Another problem with AI, it becomes so good mimicking human behaviour, it can generate realistic human faces, and can even impersonate humans like Presidents, and celebrities.
Is that LinkedIn Request a real person? Was the Photo perhaps machine generate? AI can Fool us!
The other way around is also true, Humans can fool AI. By changing a image invisible for a human, the image of a cute cat can become a truck in the eyes of a AI model. So....
Humans can fool AI, AI can fool humans. Maybe it is fair after all?
Cathy was just finished with her book about the dangers of technology, and people massively paid to put a personal assistant in their home. We certainly are a weird species!
One of first type of Virtual Assistants was Smarter Child (released in 2001). It was text only and could play games, check the weather and look things up. The conversation capability was limited.
The first modern virtual assistant was Siri, which was released in 2011. It was able to set the time, assist at text messages and dial somebody. Later on it became able to perform more complex tasks, like giving directions or advice on a restaurant.
The competition followed swiftly. Google introduced Google Now in 2012, Alexa (Amazon) and Cortana (Micosoft) were introduced in 2014. In 2016/2017, Google assistant was released. Virtual assistants became quite common to consumers, especially on mobile phones and home devices.
The child's imagination of what a Robot was, became reality when in 2019 Boston Dynamics made its first commercially available Robot, spot!
Different than a Robot arm doing repetitive task in a factory, Spot can self balance, avoid or climb over obstacles, and has some sense of her surroundings.
If someone gives you a dataset, asking you to predict the 'PRICE' column, it can be quite a challenge. Automated machine Learning can exactly do this, and they became better and accepted as a way of working in 2019.
In a way, Automated Machine Learning, is letting a computer automatically understand a 'phenomenon' through data, like weather, or grasp some human 'intuition', through data.
'TPOT' is well known Open-Source Automated Machine Learning library. IBM has named hers 'AutoAI'. There are many more, and the list is growing...
Automated Machine learning can return very sharp predictive models, given a fixed dataset. What she can not (yet) do, is automatically combine relevant data from elsewhere, create a richer context so to speak.

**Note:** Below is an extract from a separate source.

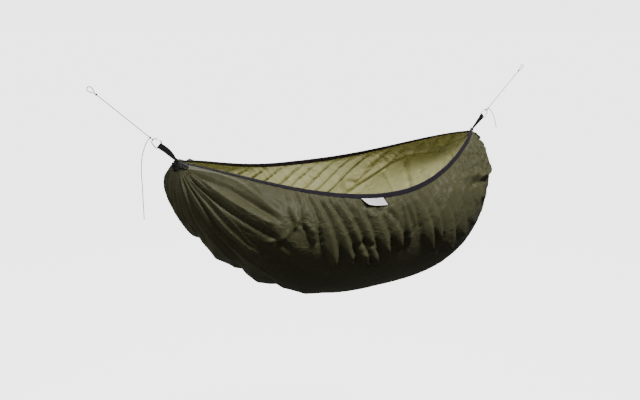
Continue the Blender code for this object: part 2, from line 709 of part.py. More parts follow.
def gate_outline():
    # The gate's wire starts in the lug, runs up one side, crosses under the nose and returns.
    lug_half = HOOK_ROD_RADIUS + CLEARANCE + GATE_WIRE_RADIUS
    reach = HOOK_TOP_RADIUS - HOOK_ROD_RADIUS - 1.5 * CLEARANCE - GATE_WIRE_RADIUS
    rise = HOOK_TOP_RADIUS - HOOK_NOSE_DROP + GATE_NOSE_OVERLAP
    end = (HOOK_LENGTH - HOOK_TOP_RADIUS + rise, math.sqrt(reach ** 2 - rise ** 2))
    pivot = (GATE_PIVOT_HEIGHT, HOOK_HALF_WIDTH)
    half = [(*pivot, GATE_END_GAP / 2), (*pivot, 0.6 * lug_half), (*pivot, 0.92 * lug_half)]
    for share in (0.05, 0.2, 0.45, 0.7, 0.9, 0.97):
        half.append((pivot[0] + (end[0] - pivot[0]) * share,
                     pivot[1] + (end[1] - pivot[1]) * share, lug_half))
    half.append((*end, 0.75 * lug_half))
    half.append((*end, 0.3 * lug_half))
    half = np.array(half)
    return np.concatenate([half, half[::-1] * (1, 1, -1)])


def build_hook(name, side, mats, axis):
    outline = hook_outline()
    path = place(side, STRAP_LENGTH + outline[:, 0], outline[:, 1])
    body = add_mesh(f"{name}_hook_body", tube(path, HOOK_ROD_RADIUS, 8), mats["metal"], axis)
    pivot = place(side, STRAP_LENGTH + GATE_PIVOT_HEIGHT, HOOK_HALF_WIDTH)
    hole_path = pivot + np.outer((-1.5, 1.5), (0.0, HOOK_ROD_RADIUS, 0.0))
    hole = add_mesh(f"{name}_gate_hole", tube(hole_path, GATE_WIRE_RADIUS + CLEARANCE, 12),
                    mats["metal"], axis)
    hole.display_type = "WIRE"
    hole.hide_render = True
    cut = body.modifiers.new("gate_hole", "BOOLEAN")
    cut.operation = "DIFFERENCE"
    cut.object = hole
    gate_axis = add_axis(f"{name}_gate_axis", pivot, axis)
    wire = gate_outline()
    path = place(side, STRAP_LENGTH + wire[:, 0], wire[:, 1], wire[:, 2])
    add_mesh(f"{name}_hook_gate", tube(path, GATE_WIRE_RADIUS, 5), mats["metal"], gate_axis)


# Cords and knots

def knot_profile(radius, rounds=2):
    # A ball with shallow grooves where the turns of the knot meet.
    turn = np.linspace(0, math.pi, 4 * rounds + 1)
    groove = 1 - 0.10 * np.cos(rounds * turn) ** 2 * np.sin(turn) ** 2
    return list(zip(-radius * groove * np.cos(turn), radius * groove * np.sin(turn)))


def build_cords(name, side, tail, mats, axis):
    along, _ = end_frame(side)
    centre = hitch_centre(side)
    ring_turn = 2 * math.pi * np.arange(12) / 12
    ring = place(side, STRAP_LENGTH + HOOK_LENGTH + HITCH_RING_RADIUS * np.cos(ring_turn), 0.0,
                 HITCH_RING_RADIUS * np.sin(ring_turn))
    add_mesh(f"{name}_hitch_loop", tube(ring, CORD_DIAMETER / 2, 6, closed=True), mats["cord"],
             axis)
    add_mesh(f"{name}_hitch_knot", turned(knot_profile(HITCH_KNOT_RADIUS), centre, along, 8),
             mats["cord"], axis)
    direction = outward(side, CORD_ANGLE)
    start = centre + (HITCH_KNOT_RADIUS + CLEARANCE) * direction
    steps = np.linspace(0, CORD_LENGTH, round(CORD_LENGTH / CORD_DIAMETER / 3))
    add_cord(f"{name}_suspension_cord", start + steps[:, None] * direction, mats["cord"], axis)
    route = centre + smooth_path(((0, 0, 0), *tail), 3 * CORD_DIAMETER)
    first = route[1] - centre
    route[0] = centre + (HITCH_KNOT_RADIUS + CLEARANCE) * first / np.linalg.norm(first)
    add_cord(f"{name}_cord_tail", route, mats["cord"], axis)
    last = route[-1] - route[-2]
    last /= np.linalg.norm(last)
    end = route[-1] + (TAIL_KNOT_RADIUS + CLEARANCE) * last
    add_mesh(f"{name}_tail_knot", turned(knot_profile(TAIL_KNOT_RADIUS), end, last, 8),
             mats["cord"], axis)


def build_anchor(name, side, mats):
    # The tied eye that stays on its hook or peg: a round knot on the swing axis and a loop.
    centre = anchor_centre(side)
    direction = outward(side, CORD_ANGLE)
    wide = np.array([-side * math.sin(CORD_ANGLE), 0.0, math.cos(CORD_ANGLE)])
    add_mesh(f"{name}_anchor_knot",
             turned(knot_profile(ANCHOR_KNOT_RADIUS), centre, direction, 8), mats["cord"])
    foot = ANCHOR_KNOT_RADIUS + CLEARANCE + CORD_DIAMETER / 2
    straight = LOOP_LENGTH - LOOP_HALF_WIDTH + CORD_DIAMETER / 2
    bend = LOOP_HALF_WIDTH
    turn = np.linspace(-0.5 * math.pi, 0.5 * math.pi, 9)
    along = np.concatenate([[foot], [0.4 * foot + 0.6 * straight], straight + bend * np.cos(turn),
                            [0.4 * foot + 0.6 * straight]])
    width = np.concatenate([[0.0], [-0.75 * bend], bend * np.sin(turn), [0.75 * bend]])
    path = centre + along[:, None] * direction + width[:, None] * wide
    add_mesh(f"{name}_anchor_loop", tube(path, CORD_DIAMETER / 2, 6, closed=True), mats["cord"])


def main():
    clear_scene()
    mats = {
        "shell": make_material("olive_shell_cloth", (0.060, 0.060, 0.032), 0.45),
        "casing": make_material("olive_casing_cloth", (0.075, 0.072, 0.042), 0.5),
        "lining": make_material("khaki_lining_cloth", (0.290, 0.280, 0.130), 0.6),
        "insulation": make_material("white_fibre_fill", (0.78, 0.78, 0.76), 0.95),
        "binding": make_material("black_edge_binding", (0.018, 0.016, 0.020), 0.6),
        "webbing": make_material("charcoal_webbing", (0.020, 0.020, 0.022), 0.75),
        "metal": make_material("bright_aluminium", (0.80, 0.80, 0.82), 0.25, 1.0),
        "cord": make_material("black_cord", (0.020, 0.020, 0.020), 0.7),
        "label": make_material("white_woven_label", (0.80, 0.80, 0.80), 0.8),
    }
    swing = add_axis("swing_axis", anchor_centre(LEFT))
    build_pouch(mats, swing)
    build_edges(mats, swing)
    build_label(mats, swing)
    for name, side, tail, taper, bow in (
            ("left", LEFT, LEFT_TAIL, LEFT_STRAP_TAPER, STRAP_BOW),
            ("right", RIGHT, RIGHT_TAIL, RIGHT_STRAP_TAPER, 0.0)):
        build_neck(name, side, mats, swing)
        build_strap(name, side, taper, bow, mats, swing)
        build_hook(name, side, mats, swing)
        build_cords(name, side, tail, mats, swing)
        build_anchor(name, side, mats)


main()
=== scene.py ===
# Insulated camp hammock: a dark olive quilted pouch with a khaki lining, hung by its gathered ends
# from webbing straps, wire-gate hooks and thin cords.
import math

import bpy
import numpy as np
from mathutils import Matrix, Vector


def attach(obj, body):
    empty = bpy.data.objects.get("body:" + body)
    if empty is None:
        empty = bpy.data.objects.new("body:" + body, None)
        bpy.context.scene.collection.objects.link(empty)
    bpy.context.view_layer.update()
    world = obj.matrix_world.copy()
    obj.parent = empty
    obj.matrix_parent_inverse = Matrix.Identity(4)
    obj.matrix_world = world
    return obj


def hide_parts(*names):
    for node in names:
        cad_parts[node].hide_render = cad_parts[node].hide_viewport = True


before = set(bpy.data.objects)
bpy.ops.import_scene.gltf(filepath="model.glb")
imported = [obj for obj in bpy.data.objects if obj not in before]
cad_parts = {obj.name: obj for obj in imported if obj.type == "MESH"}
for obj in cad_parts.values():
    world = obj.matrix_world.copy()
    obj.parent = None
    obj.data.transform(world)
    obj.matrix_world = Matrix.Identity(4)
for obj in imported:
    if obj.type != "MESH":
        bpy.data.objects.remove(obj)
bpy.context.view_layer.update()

# Driving sizes of the part, in metres
cloth = dict(
    middle=(1.07603, 0.0, -0.30730),    # half way between the necks, at their level
    neckHalfSpan=0.750,
    hemHalfWidth=0.377,
    hemPlan=(1.468, 0.878),
    hemRounding=0.22,
    hemSag=0.140,
    hemSagShape=(2.064, 1.422),
    bellyHalfWidth=0.410,
    depth=0.656,
    leftKeel=((0.128, 0.174), (-0.123, 0.465), 0.370),
    rightKeel=((0.141, 0.161), (-0.197, 0.648), 0.473),
)
ends = dict(
    left=-1, right=1,
    strapAngle=math.radians(44.7),
    cordAngle=math.radians(42.6),
)
middle = np.array(cloth["middle"])
nearWay = np.array([0.0, -1.0, 0.0])


def unit(vectors):
    # Each vector over its own length.
    return vectors / np.maximum(np.linalg.norm(vectors, axis=-1, keepdims=True), 1e-12)


def smooth(value, low=0.0, high=1.0):
    # 3t^2 - 2t^3 between low and high, flat outside.
    t = np.clip((value - low) / (high - low), 0, 1)
    return t * t * (3 - 2 * t)


def bump(value, centre, width):
    # A bell curve round centre, one high.
    return np.exp(-((value - centre) / width) ** 2)


def addObject(name, data):
    # A new object in the scene.
    made = bpy.data.objects.new(name, data)
    bpy.context.scene.collection.objects.link(made)
    return made


# Camera at the photograph's angle
view = dict(
    place=(-0.6106, -2.7064, 0.2747),
    target=(0.9681, 0.0, -0.5444),
    lens=41.0,
)


def makeCamera():
    # It stands at the photograph's place and looks at the target.
    data = bpy.data.cameras.new("photoCamera")
    data.lens = view["lens"]
    data.sensor_width = 36.0
    data.clip_start, data.clip_end = 0.05, 100
    camera = addObject("photoCamera", data)
    camera.location = view["place"]
    gaze = Vector(view["target"]) - Vector(view["place"])
    camera.rotation_euler = gaze.to_track_quat("-Z", "Y").to_euler()
    bpy.context.scene.camera = camera


makeCamera()
print("camera made")


# Shader tools

def newMaterial(name):
    # A material with its node tree and its shader.
    material = bpy.data.materials.new(name)
    material.use_nodes = True
    tree = material.node_tree
    return material, tree, tree.nodes["Principled BSDF"]


def feed(tree, socket, value):
    # A link where the value is a socket, and otherwise a constant.
    if isinstance(value, bpy.types.NodeSocket):
        tree.links.new(value, socket)
    else:
        socket.default_value = value


def feedAll(tree, node, inputs):
    # inputs gives a value or a socket for each input, by its name or number.
    for key, value in dict(inputs).items():
        feed(tree, node.inputs[key], value)
    return node


def addNode(tree, kind, inputs=(), **settings):
    # A node of that kind with its settings made and its inputs fed.
    made = tree.nodes.new("ShaderNode" + kind)
    for name, value in settings.items():
        setattr(made, name, value)
    return feedAll(tree, made, inputs)


def sums(tree, operation, *values):
    # One Math node.
    return addNode(tree, "Math", enumerate(values), operation=operation).outputs[0]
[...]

Q: What is your favorite animal?
A: My favorite animal is a dog.
A: Because dogs are loyal and friendly.
Q: What are two reasons that a dog might be in a bad mood?

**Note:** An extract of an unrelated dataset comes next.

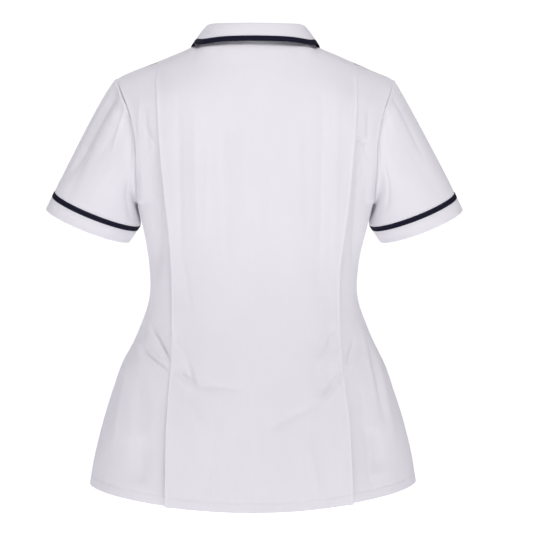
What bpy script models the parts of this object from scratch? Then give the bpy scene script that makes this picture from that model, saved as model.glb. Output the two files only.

A: Two reasons that a dog might be in a bad mood are if it is hungry or if it is hot.
Q: How many eyes does a giraffe have?
A: A giraffe has two eyes.
Q: How many legs does a frog have?
A: A frog has four legs.
Q: Are there any animals with three legs?
A: No, there are no animals with three legs.

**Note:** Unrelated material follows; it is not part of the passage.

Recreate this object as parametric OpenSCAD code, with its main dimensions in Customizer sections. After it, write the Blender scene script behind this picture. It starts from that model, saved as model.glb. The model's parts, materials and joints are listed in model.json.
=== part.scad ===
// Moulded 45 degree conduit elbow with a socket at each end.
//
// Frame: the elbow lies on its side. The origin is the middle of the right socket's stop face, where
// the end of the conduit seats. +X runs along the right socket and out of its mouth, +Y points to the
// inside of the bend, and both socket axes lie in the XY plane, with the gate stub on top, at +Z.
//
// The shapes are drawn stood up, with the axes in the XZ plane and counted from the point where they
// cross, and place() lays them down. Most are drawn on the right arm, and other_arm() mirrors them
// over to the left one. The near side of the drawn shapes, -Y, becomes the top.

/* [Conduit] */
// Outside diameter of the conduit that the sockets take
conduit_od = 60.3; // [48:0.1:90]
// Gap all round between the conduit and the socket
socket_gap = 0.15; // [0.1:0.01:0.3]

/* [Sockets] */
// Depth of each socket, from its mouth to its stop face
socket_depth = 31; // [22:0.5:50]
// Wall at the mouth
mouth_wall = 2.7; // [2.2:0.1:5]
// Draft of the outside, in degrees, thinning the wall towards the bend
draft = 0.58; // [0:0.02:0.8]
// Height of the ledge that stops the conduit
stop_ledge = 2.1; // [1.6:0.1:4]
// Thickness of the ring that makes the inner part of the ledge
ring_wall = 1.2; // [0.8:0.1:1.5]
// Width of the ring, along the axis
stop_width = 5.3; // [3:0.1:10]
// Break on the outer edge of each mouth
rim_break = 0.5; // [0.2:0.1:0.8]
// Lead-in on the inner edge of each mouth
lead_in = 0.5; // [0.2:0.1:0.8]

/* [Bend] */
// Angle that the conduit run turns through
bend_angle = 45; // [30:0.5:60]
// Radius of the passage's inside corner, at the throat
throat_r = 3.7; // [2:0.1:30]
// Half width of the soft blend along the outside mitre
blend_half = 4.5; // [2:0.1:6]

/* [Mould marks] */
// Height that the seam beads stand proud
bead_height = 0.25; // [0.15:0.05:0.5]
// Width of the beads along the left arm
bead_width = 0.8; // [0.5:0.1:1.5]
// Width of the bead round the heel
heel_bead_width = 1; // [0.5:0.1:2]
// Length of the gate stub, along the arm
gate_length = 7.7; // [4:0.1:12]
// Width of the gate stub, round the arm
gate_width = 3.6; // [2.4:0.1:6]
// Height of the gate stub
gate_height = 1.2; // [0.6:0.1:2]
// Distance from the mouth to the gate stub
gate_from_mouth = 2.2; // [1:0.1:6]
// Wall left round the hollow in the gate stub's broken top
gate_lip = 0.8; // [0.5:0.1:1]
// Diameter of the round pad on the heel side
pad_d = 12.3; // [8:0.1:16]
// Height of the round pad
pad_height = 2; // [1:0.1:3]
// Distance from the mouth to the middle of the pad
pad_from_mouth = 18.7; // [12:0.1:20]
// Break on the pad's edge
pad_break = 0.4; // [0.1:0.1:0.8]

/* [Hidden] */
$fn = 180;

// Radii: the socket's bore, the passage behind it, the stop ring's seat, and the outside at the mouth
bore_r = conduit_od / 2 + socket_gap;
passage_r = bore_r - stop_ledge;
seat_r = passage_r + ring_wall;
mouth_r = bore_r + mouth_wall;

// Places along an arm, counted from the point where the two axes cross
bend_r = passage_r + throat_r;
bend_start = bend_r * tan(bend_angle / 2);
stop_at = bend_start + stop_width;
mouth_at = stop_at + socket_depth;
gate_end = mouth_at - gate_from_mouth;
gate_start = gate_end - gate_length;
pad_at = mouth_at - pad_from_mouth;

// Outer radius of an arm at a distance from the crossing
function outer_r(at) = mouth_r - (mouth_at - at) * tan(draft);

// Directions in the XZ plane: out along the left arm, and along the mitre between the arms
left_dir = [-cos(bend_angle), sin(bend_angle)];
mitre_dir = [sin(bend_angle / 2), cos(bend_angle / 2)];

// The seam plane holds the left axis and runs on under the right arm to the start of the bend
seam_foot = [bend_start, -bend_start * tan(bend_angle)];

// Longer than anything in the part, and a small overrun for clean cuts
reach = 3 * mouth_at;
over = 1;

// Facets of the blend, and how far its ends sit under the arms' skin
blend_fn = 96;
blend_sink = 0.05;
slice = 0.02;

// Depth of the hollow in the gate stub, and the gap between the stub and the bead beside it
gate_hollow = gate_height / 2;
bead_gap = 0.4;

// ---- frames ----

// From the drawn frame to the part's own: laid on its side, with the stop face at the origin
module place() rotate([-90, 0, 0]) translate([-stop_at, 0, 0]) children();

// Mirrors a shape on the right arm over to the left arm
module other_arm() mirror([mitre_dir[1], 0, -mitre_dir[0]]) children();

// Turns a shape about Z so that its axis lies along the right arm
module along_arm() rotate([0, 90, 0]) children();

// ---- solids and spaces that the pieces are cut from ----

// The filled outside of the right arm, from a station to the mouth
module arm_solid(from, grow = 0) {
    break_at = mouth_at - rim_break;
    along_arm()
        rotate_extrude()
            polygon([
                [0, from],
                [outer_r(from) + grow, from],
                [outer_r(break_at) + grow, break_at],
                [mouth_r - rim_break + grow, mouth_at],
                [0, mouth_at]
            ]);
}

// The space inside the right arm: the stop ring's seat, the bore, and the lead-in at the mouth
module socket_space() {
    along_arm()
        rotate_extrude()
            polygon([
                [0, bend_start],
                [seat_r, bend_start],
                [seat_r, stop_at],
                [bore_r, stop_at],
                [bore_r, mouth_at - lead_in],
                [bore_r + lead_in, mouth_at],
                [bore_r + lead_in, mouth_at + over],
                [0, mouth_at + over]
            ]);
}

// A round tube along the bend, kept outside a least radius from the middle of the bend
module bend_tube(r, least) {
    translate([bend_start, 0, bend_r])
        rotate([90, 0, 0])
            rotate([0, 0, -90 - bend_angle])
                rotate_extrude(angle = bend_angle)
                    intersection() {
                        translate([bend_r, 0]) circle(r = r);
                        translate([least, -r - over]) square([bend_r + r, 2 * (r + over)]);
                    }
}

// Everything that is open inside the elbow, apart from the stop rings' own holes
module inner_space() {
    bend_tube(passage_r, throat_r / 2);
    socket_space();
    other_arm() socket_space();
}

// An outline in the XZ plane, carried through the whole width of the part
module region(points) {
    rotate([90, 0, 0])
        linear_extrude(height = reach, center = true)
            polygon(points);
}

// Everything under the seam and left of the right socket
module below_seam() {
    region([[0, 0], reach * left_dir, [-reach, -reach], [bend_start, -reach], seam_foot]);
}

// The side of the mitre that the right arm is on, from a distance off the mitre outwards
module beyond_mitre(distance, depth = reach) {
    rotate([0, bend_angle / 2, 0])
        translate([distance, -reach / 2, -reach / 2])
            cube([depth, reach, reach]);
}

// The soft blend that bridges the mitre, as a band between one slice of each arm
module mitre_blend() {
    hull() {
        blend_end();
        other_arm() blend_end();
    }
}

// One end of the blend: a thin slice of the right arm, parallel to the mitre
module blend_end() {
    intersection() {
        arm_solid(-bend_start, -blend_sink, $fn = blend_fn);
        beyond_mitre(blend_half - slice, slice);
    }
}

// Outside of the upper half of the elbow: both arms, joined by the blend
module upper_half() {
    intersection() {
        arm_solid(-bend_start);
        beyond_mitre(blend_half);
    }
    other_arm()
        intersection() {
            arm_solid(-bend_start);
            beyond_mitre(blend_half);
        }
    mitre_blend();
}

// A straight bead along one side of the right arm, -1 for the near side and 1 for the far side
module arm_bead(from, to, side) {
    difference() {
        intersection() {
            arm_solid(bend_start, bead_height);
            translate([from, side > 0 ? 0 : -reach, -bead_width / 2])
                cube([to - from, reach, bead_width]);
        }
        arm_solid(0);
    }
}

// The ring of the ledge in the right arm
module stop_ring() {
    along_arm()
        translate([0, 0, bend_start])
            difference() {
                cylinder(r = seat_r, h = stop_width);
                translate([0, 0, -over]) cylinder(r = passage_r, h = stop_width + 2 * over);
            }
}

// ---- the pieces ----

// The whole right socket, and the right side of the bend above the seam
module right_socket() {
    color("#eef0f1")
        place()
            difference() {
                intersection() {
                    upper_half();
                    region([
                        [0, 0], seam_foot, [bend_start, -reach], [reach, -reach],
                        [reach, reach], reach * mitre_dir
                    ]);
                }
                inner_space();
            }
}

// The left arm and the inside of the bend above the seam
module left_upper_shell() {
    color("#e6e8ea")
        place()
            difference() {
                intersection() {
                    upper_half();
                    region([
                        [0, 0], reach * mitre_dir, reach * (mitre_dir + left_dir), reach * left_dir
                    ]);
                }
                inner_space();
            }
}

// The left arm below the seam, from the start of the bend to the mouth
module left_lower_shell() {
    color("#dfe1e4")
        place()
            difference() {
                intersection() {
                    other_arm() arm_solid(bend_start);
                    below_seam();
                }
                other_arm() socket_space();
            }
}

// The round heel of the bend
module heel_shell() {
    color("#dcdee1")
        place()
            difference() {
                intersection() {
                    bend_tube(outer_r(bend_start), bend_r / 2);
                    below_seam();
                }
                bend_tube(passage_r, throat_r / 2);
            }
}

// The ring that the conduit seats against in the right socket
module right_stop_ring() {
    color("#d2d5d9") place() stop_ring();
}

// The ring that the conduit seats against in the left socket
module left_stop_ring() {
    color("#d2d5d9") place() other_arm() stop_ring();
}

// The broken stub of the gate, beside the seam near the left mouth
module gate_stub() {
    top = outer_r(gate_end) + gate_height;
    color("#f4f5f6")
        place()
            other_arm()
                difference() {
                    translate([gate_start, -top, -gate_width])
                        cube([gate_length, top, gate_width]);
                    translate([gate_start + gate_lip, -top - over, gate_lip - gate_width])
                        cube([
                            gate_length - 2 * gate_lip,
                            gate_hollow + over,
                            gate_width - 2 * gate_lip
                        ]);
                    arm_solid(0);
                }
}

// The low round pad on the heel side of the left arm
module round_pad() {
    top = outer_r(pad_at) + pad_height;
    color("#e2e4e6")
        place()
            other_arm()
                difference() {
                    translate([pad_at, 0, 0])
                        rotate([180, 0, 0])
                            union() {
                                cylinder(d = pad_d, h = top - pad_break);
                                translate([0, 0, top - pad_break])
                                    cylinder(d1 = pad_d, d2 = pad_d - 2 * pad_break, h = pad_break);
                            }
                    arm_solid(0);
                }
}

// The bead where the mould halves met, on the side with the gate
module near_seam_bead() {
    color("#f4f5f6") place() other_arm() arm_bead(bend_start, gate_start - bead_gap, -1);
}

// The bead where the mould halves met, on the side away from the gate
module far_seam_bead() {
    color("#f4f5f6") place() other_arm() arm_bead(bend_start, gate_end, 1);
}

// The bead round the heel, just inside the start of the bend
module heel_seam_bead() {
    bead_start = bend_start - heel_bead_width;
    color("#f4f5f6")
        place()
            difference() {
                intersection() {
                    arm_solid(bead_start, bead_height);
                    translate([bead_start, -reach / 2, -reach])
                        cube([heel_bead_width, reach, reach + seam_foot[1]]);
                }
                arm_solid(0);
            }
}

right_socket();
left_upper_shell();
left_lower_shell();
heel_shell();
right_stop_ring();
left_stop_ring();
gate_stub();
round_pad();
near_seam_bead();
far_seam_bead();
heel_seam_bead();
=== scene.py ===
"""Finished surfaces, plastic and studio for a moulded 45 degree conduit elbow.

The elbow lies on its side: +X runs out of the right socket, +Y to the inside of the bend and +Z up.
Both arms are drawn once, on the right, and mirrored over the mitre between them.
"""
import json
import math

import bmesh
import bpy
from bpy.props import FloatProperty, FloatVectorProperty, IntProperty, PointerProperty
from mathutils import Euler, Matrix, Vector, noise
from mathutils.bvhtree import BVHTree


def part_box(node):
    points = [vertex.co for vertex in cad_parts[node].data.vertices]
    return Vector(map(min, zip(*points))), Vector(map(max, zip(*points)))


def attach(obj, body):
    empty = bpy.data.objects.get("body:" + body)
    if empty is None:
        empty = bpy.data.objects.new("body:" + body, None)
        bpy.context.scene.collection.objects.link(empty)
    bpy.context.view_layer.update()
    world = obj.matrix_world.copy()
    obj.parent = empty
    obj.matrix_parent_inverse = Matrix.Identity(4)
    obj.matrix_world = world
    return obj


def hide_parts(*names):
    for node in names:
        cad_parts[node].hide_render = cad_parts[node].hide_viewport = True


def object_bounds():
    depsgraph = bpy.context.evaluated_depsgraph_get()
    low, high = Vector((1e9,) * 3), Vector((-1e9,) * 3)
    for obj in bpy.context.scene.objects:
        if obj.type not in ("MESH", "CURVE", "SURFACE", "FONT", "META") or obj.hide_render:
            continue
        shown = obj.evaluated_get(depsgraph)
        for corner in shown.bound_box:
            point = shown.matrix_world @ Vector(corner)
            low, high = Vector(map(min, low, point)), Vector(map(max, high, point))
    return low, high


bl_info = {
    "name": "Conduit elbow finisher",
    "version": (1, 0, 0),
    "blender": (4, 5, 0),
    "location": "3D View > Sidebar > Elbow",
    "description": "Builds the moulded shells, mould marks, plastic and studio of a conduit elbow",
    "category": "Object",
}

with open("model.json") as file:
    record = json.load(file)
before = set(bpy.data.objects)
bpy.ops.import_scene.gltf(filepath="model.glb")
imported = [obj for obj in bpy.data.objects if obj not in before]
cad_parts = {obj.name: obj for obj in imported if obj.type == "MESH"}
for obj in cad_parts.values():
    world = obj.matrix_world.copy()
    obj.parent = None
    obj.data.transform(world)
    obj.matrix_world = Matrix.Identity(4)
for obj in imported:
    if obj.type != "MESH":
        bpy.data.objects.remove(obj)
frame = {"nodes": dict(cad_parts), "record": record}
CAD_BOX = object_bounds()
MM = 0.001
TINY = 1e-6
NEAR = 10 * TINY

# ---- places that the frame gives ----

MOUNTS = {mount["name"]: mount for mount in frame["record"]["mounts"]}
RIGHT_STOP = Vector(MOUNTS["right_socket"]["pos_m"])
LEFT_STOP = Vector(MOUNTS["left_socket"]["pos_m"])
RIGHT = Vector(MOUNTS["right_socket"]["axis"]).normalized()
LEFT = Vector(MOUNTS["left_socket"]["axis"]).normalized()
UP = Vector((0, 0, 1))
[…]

What you saw, was a conversation with the GPT-3 model. It can generate text based on a single sentence, do Q&A like above, translate and transform, actually quite a lot! It is Version 3, the latest and greatest, larger and stronger than all its predecessors. Version 3 is called 'Scary Good!' by some.
GPT-2 is quite OK, and possible to run on a fairly fast computer. For version 3, you need a computer that is at least $100K. Not the average desktop computer in our living room.
But if history repeats, you have the same computer power in the palm of your hands, within a few years.
Will we start relationships with AI like in the movie Her? Will we start a war like in the Terminator?
Or, maybe both?
Will we have Artificial General Intelligence - computers that actually think, learn, and act themselves - in our lifetime?
Fortunately, AI and Machine Learning have already shown to be useful without being self-aware (whatever that may be?). And if you are afraid of wars, killing, and destruction of our world: humans have shown to be pretty good at this without AI.
Maybe what we are really scared of, is something on Earth, that is more intelligent than us. Would we still call it artificial intelligence at that point?